Our work typically begins with a desk study obtaining historic records, geological information, planning records, archive searches and a visual survey. Proving the suitability of the existing building and the associated extensive refurbishments can be challenging, especially when accurate records are lacking. Once the building age is determined, through planning department portals, Heritage Consultants or other archive searches, we can explore its primary structural materials and any likely period defects it may comprise. If access permits, these potential risks are further explored by scoping of trial openings and investigations. This is where the contractor exposes the structure so that we as the engineer can gain a clear picture of the primary structure. 

Next, we consider the scale of new proposals in relation to the original asset. One of the IStructE principle guidelines for sustainability is to simply ‘build less’. We strongly believe these concepts, which we apply to every building are (in this order): Build nothing – Build less – Build clever – Build efficient – Minimise waste – Build low carbon. Some client’s briefs can be achieved without unecessry material expenditure and structural intervention, but if not, how can we make structural modifications required with minimal environmental impact?Preserving the existing structure, while sensitively extending and upgrading it, can deliver high-quality space without the carbon and monetary cost of providing a new primary frame. Where it is anticipated that superstructure strengthening works are required, we aim to use spatially and materially efficient techniques, while maintaining architectural layouts and headroom.
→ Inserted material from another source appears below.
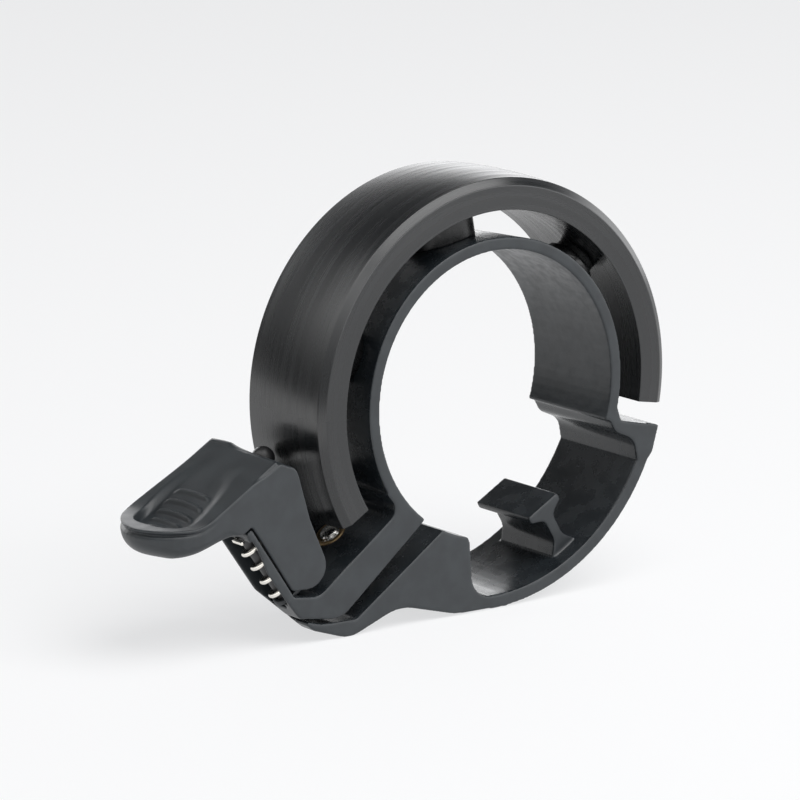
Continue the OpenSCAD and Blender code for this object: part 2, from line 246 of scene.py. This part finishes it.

An example of this is our LSBU London Road project, where we used Carbon Fibre-Reinforced Polymer (CFRP) to strengthen the existing 1970’s concrete frame, a project recognised for its minimal intervention with high impact.

Design Loads
Historical design loads, as documented in guidance materials, were typically higher than today’s allowances for similar uses. This often provides room to justify an increase in loading for an older building, provided assumptions about the existing load are validated, and the structure is in good condition. Regardless, it’s crucial to exercise caution when assuming existing design loads and conduct further design checks on existing structural systems. Even if we establish that the original design loading is equivalent to the new usage, for longer span structures we also need to check for vibration – these weren’t really covered in the guidance until recent times so when re-purposing an old building, we must consider re-assessing it against modern requirements.

Change of Use
Adaptive reuse projects often involve changing the use of a building, which may adversely raise or conveniently lower the design loading. A close look at the original record drawings, an assessment of the historic ownership, and retrospective check on the steelwork capacity can be fruitful. Our project at Peckham Levels involved converting a multistorey car park into a space encompassing everything from bars to restaurants. The client was surprised to hear that following a detailed assessment of the building, car park loading was lower than the proposed adaptation. A system of carbon fibre reinforced polymer (CFRP) plates were bonded to the existing structure, increasing the capacity of the building without the need to introduce additional columns into the open plan of the current carpark.

Disproportionate Collapse
For vertical extensions, designers must ensure the new structure can be implemented without increased risk with respect to ‘disproportionate collapse’; a part of the regulations introduced following the Ronan Point failure in 1968. These regulations state that we must design to have enough robustness and redundancy such that failure of a single element does not lead to catastrophic collapse. This was a late 1960’s addition to building regulations, therefore all buildings designed and built before this, will need to be re-appraised and are classified into categories of risk based on use and height. 

Certain structures can also be more difficult to justify from a  collapse perspective. Masonry wall panels for example, are sensitive to the removal of wall panels in an accidental scenario and often need to be strengthened or a more robust approach taken to mitigate the failure mode of the masonry. A strongfloor approach to vertical extension is generally accepted; a technique which involves the installation of a steel grillage at the current roof level. This method is used to ensure that the newly installed floors above current roof level are capable of bridging over potentially large gaps in the historic structure below, should they be damaged or destroyed in the accidental case.

Even without increasing the internal area, upgrading the existing structure for robustness is advisable if it doesn’t comply with current regulations and is best practice. These upgrades are often cost-effective with minimal architectural impact. Our project on New Bridge Street, is an example of where the existing structure didn’t conform to the current robustness guidance and as such we proposed an efficient upgrade the existing member connections to mitigate the risk of a potential disproportionate failure scenario.

Fire Periods
Another critical consideration is the original design fire periods for the existing structure, which demands diligent attention, particularly post Grenfell and in light of upcoming regulations. Historic buildings may have undergone many previous alterations such as: 

  • their masonry walls could be pocketed and contain timber batons
  • a reinforced concrete frame might not have enough cover to the reinforcement, which requires extensive cover surveys to validate
  • a steel frame may not have any coating protection or inadequate boarding to protect the primary horizontal and vertical elements
  • The clinker floor maybe have delaminated from the steel joists

Consideration of these items must always be illustrated in the cost plan and on the design risk register as failure to address these items can have more severe consequences with respect to program and cost. Designers and contractors are becoming increasingly aware of these risks and are building them into their assessment. 

The challenges of adaptive re-use, in the context of structural engineering and particularly heritage refurbishment, are complex but navigable with careful consideration and expertise. At Eckersley O’Callaghan, we have got a wealth of experience and know-how in resolving the challenges mentioned above. We continuously improve our knowledge that aids us develop a carefully calibrated approach to each adaptive reuse project. This involves not just our structural engineering expertise, but also coordination with other disciplines and early-stage evaluations of commercial and technical viability of proposals. Embracing adaptive re-use offers a sustainable approach to construction, aligning with principles of minimising environmental impact and preserving existing and historical assets. However, it requires meticulous planning, risk assessment, and a holistic view that transcends the binary choice of demolition versus new-build.